Each record below is to be reproduced without any change.

** start **

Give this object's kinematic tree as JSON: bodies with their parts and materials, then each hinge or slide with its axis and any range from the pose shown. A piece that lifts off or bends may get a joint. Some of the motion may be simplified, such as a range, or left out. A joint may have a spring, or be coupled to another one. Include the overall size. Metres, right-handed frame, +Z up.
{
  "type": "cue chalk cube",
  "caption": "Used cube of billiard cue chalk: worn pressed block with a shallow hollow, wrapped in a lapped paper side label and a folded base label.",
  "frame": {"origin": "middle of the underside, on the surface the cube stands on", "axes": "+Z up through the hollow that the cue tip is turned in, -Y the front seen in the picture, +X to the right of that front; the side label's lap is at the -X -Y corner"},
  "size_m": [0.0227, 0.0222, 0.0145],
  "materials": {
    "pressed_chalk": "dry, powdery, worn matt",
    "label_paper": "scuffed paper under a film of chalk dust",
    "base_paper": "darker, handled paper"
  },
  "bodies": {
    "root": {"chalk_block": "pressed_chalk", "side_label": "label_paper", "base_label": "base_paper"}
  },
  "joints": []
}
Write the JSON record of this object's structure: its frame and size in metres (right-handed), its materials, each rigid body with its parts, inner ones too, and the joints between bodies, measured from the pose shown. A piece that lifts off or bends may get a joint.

** end **

Solution to this problem:
Give this object's kinematic tree as JSON: bodies with their parts and materials, then each hinge or slide with its axis and any range from the pose shown. A piece that lifts off or bends may get a joint. Some of the motion may be simplified, such as a range, or left out. A joint may have a spring, or be coupled to another one. Include the overall size. Metres, right-handed frame, +Z up.
{
  "type": "cue chalk cube",
  "caption": "Used cube of billiard cue chalk: worn pressed block with a shallow hollow, wrapped in a lapped paper side label and a folded base label.",
  "frame": {"origin": "middle of the underside, on the surface the cube stands on", "axes": "+Z up through the hollow that the cue tip is turned in, -Y the front seen in the picture, +X to the right of that front; the side label's lap is at the -X -Y corner"},
  "size_m": [0.0227, 0.0222, 0.0145],
  "materials": {
    "pressed_chalk": "dry, powdery, worn matt",
    "label_paper": "scuffed paper under a film of chalk dust",
    "base_paper": "darker, handled paper"
  },
  "bodies": {
    "root": {"chalk_block": "pressed_chalk", "side_label": "label_paper", "base_label": "base_paper"}
  },
  "joints": []
}
Write the JSON record of this object's structure: its frame and size in metres (right-handed), its materials, each rigid body with its parts, inner ones too, and the joints between bodies, measured from the pose shown. A piece that lifts off or bends may get a joint.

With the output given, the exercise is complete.